3. Design a “caption prompt” for each BASALT task that induces the policy to solve that task.
There’s also the ’glitch to get huge reward issue. Or is that an issue?
That would be an issue if LfHF approaches tended to discover the glitch. However, LfHF approaches usually don’t do this, since humans don’t give feedback that pushes the agent towards the glitch.
Because they’ll change over time? People will say ‘that’s better than not dying, it’s doing fine, it’s just getting started’. And then later ‘this is boring. Move. Do something!’
We’re just talking about evaluation here (i.e. human judgments of the final trained agent’s performance). If you ask a human to judge whether the robot is moving quickly to the right, and then they see the “standing still” policy, they are going to assign that policy a very low score.
You could also try amateur time.
Yeah, that would also be interesting. We didn’t mention it because that’s more commonly done in the existing literature. (Assuming that by “amateur time” you mean “feedback from humans who are amateurs at the game”.)
As compared to the fact that frequent submitting an in progress comment requires hitting save, then scrolling up, then clicking edit, then scrolling down...every. single. time.
Protip: when you find yourself doing this, consider opening a duplicate tab—one for reading and one for writing the comment.
I’m not sure what demos means in that sentence, but if it means benchmarks...
It meant demonstrations of the task, sorry (I probably should have used the full word “demonstrations”). So, for example, this could be a video of a human creating a waterfall (along with a record of what keys they pressed to do it).

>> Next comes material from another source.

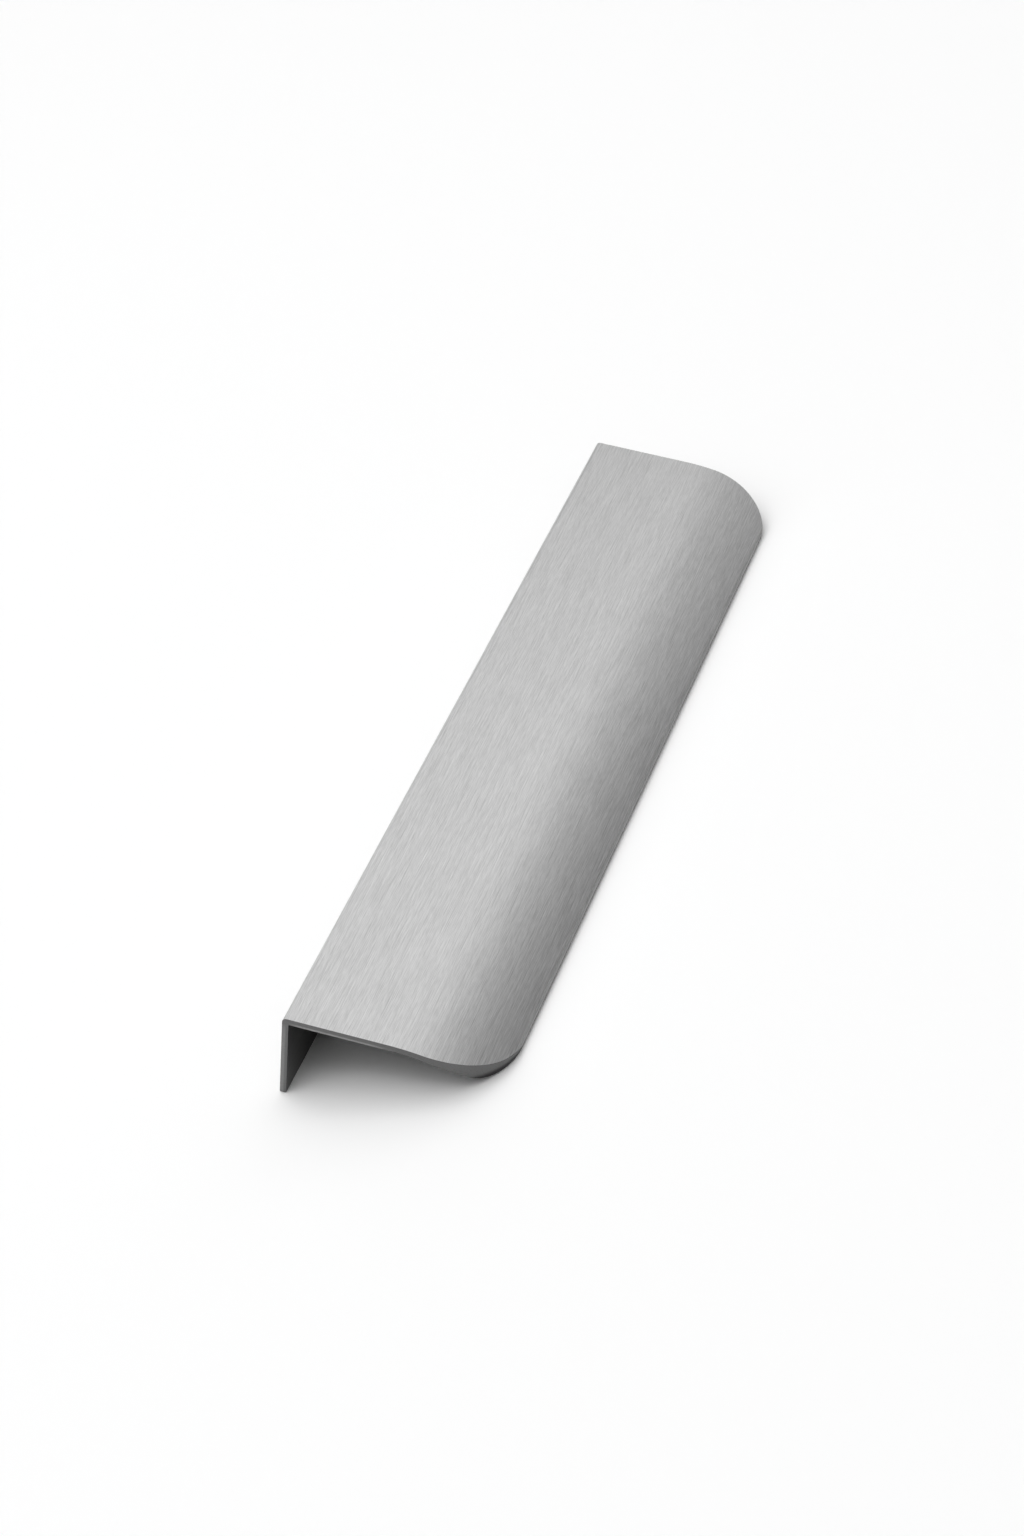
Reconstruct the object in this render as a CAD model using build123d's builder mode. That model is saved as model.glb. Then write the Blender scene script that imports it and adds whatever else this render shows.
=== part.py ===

and the whole point was to create tasks where you can’t make an automated reward function.
I was gesturing towards partially automatable—the whole can’t. (Specifically find water—unless that can be crafted now, or mods are in play. (Find ice might also work though.)) Handcrafted: move, don’t hold still.
Protip: when you find yourself doing this, consider opening a duplicate tab—one for reading and one for writing the comment.
I was refering to the ‘editing a comment process.’ Though thanks for the tip, I do use that a lot.
Pong
Yeah. I mostly found it interesting to think about because it seems like a simpler environment (and might be easier to train), but the results would be a lot less interesting. And at the limit of modification, Edited Pong becomes like Minecraft 2.
Arguably Minecraft is the sort of game that embedding a mini game (say via a primitive red stone controller going to some sort of arcade machine mockup), could kind of work within. (Agents might be uninterested in such a machine if it doesn’t affect its environment at all—and simple reward distribution setups could just be found by disassembling it.)
I agree this is possible in Minecraft. The point I was trying to make is that we were trying to make environments where you can’t have automated evaluation, because as soon as you have automated evaluation, you can make an automated reward function—and the whole point was to create tasks where you can’t make an automated reward function.
(Technically, since we ban participants from using internal state, we could have tried to create tasks with automated evaluation based on internal state. But when we thought through this we didn’t think of tasks we liked as much.)
Huh, I hadn’t noticed that, will have to look into it (though we are sponsored by Microsoft).
It is not replicable, i.e. you cannot run the same evaluation process and get the same number out. It should be reproducible, in that if you rerun the evaluation process you should get similar results. (The paper has some discussion of this.)
Yeah, I agree with this.
I agree things like this could be done, but usually I’m not very excited about the result, because it will still feel unrealistic to me on some axis that I think matters. (Though I expect you could easily improve over Atari / MuJoCo, which really are not good benchmarks for LfHF approaches.)
From the blog post that’s being summarized:
A sketch of such an approach would be:
1. Create a dataset of YouTube videos paired with their automatically generated captions, and train a model that predicts the next video frame from previous video frames and captions.
2. Train a policy that takes actions which lead to observations predicted by the generative model (effectively learning to imitate human behavior, conditioned on previous video frames and the caption).
3. Design a “caption prompt” for each BASALT task that induces the policy to solve that task.
That would be an issue if LfHF approaches tended to discover the glitch. However, LfHF approaches usually don’t do this, since humans don’t give feedback that pushes the agent towards the glitch.
We’re just talking about evaluation here (i.e. human judgments of the final trained agent’s performance). If you ask a human to judge whether the robot is moving quickly to the right, and then they see the “standing still” policy, they are going to assign that policy a very low score.
Yeah, that would also be interesting. We didn’t mention it because that’s more commonly done in the existing literature. (Assuming that by “amateur time” you mean “feedback from humans who are amateurs at the game”.)
Protip: when you find yourself doing this, consider opening a duplicate tab—one for reading and one for writing the comment.
It meant demonstrations of the task, sorry (I probably should have used the full word “demonstrations”). So, for example, this could be a video of a human creating a waterfall (along with a record of what keys they pressed to do it).
I was gesturing towards partially automatable—the whole can’t. (Specifically find water—unless that can be crafted now, or mods are in play. (Find ice might also work though.)) Handcrafted: move, don’t hold still.
I was refering to the ‘editing a comment process.’ Though thanks for the tip, I do use that a lot.
Yeah. I mostly found it interesting to think about because it seems like a simpler environment (and might be easier to train), but the results would be a lot less interesting. And at the limit of modification, Edited Pong becomes like Minecraft 2.
Arguably Minecraft is the sort of game that embedding a mini game (say via a primitive red stone controller going to some sort of arcade machine mockup), could kind of work within. (Agents might be uninterested in such a machine if it doesn’t affect its environment at all—and simple reward distribution setups could just be found by disassembling it.)